Deep-learning-based continuous attacks on quantum key distribution protocols
Théo Lejeune, François Damanet
TL;DR
This work presents a deep-learning–assisted continuous attack (DLCA) on BB84 that exploits weak continuous measurements and an LSTM to infer the initial qubit states from homodyne currents. By modeling the qubit channel with a stochastic master equation and training a neural network to perform quantum state tomography from time-series data, the authors show that the attack yields information gains between intercept-and-resend and optimal individual attacks, while inducing measurable QBER. They quantify information-disturbance bounds, compare to a phase-covariant cloner, and estimate key rates under depolarizing noise, demonstrating both potential vulnerability in practical QKD implementations and the resilience provided by privacy amplification. The results highlight that deep-learning-based tomography can enable more effective quantum hacking in certain regimes, motivating further study of defenses against DL-enabled attacks and extensions to more realistic noise models and protocols.
Abstract
The most important characteristic of a Quantum Key Distribution (QKD) protocol is its security against third-party attacks, and the potential countermeasures available.
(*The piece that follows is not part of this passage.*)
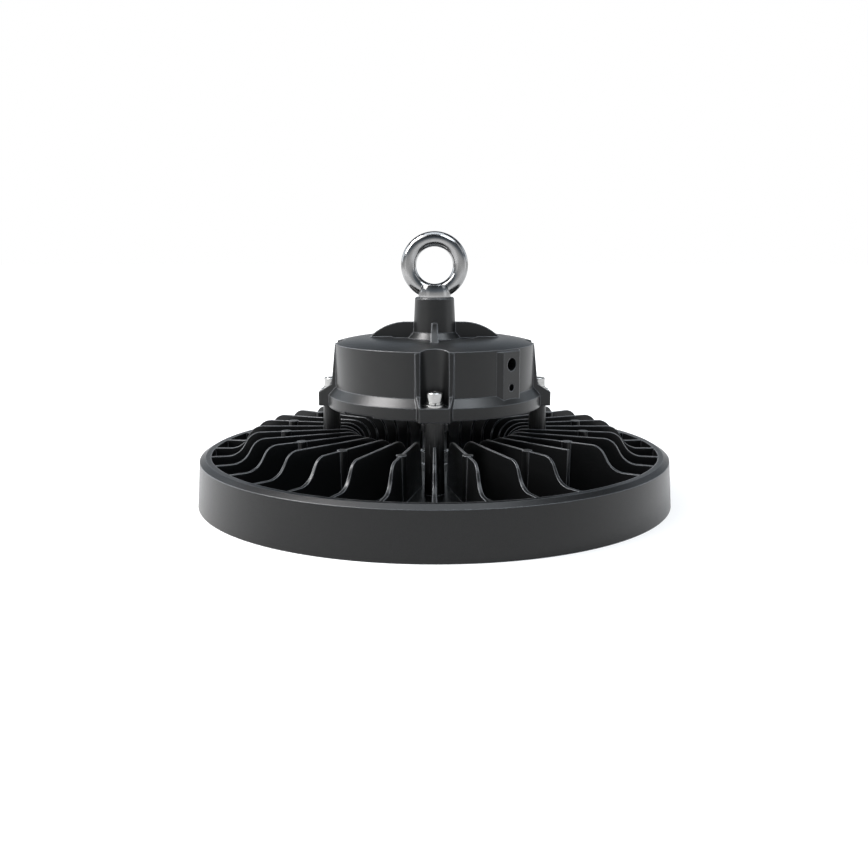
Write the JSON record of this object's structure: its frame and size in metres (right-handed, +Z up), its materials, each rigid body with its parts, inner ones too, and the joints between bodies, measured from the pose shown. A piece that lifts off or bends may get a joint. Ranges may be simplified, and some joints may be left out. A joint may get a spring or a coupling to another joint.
{
  "type": "high bay light",
  "caption": "Round high bay light: black finned heat sink with a deep skirt, cast driver housing on posts above it, and a lifting eye on top.",
  "frame": {"origin": "centre of the circle that the skirt's lower rim stands on", "axes": "+Z up along the lamp's axis to the lifting eye; -Y is the front, with one housing screw on it and the cable pad 45 degrees round to +X"},
  "size_m": [0.33, 0.33, 0.1842],
  "materials": {
    "black_casting": "satin charcoal-black powder coat on die-cast aluminium",
    "plain_aluminium": "plain rolled sheet",
    "bright_steel": "bright zinc-plated steel",
    "polished_eye": "polished plated steel",
    "nickel_brass": "bright nickel plate on brass",
    "silicone": "grey silicone rubber",
    "black_moulding": "black nylon",
    "white_moulding": "white nylon",
    "cable_jacket": "black silicone-jacketed lead",
    "white_board": "white solder mask on aluminium board",
    "led_phosphor": "yellow phosphor",
    "clear_lens": "clear polycarbonate",
    "lens_frame": "satin black paint"
  },
  "bodies": {
    "root": {"heat_sink": "black_casting", "driver_housing": "black_casting", "base_plate": "plain_aluminium", "base_plate_seal": "silicone", "base_plate_screws": "bright_steel", "led_driver": "plain_aluminium", "driver_screws": "bright_steel", "terminal_block": "white_moulding", "eye_bolt": "polished_eye", "eye_bolt_seal": "silicone", "eye_bolt_washer": "bright_steel", "eye_bolt_nut": "bright_steel", "housing_screws": "bright_steel", "spring_washers": "bright_steel", "flat_washers": "bright_steel", "lower_gland_body": "nickel_brass", "lower_gland_nut": "nickel_brass", "lower_lock_nut": "nickel_brass", "lower_gland_seal": "silicone", "lead_conduit": "nickel_brass", "upper_gland_nut": "black_moulding", "upper_gland_body": "black_moulding", "upper_lock_nut": "nickel_brass", "driver_lead": "cable_jacket", "lead_cores": "cable_jacket", "led_board": "white_board", "led_chips": "led_phosphor", "board_connector": "white_moulding", "board_screws": "bright_steel", "board_nuts": "bright_steel", "lens_plate": "clear_lens", "lens_seal": "silicone", "lens_ring": "lens_frame", "lens_screws": "bright_steel"}
  },
  "joints": []
}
While new types of attacks are regularly developed in the literature, they rarely involve the use of weak continuous measurement and more specifically machine learning to infer the qubit states. In this paper, we design a new individual attack scheme called \textit{Deep-learning-based continuous attack} (DLCA) that exploits continuous measurement together with the powerful pattern recognition capacities of deep recurrent neural networks. As a minimal model, we present its performances when applied in the case of the BB84 protocol with intrinsic noise in the communication channel. Our results suggest that our attack's performances lie between the ones of standard intercept-and-resend attacks and of the optimal individual attack, namely the phase-covariant quantum cloner. Our attack scheme demonstrates deep-learning-enhanced quantum state tomography applied to QKD, and could be generalized in many different ways, notably in the cases of quantum hacking attacks targeting implementation vulnerabilities that could compromise the security of QKD protocols.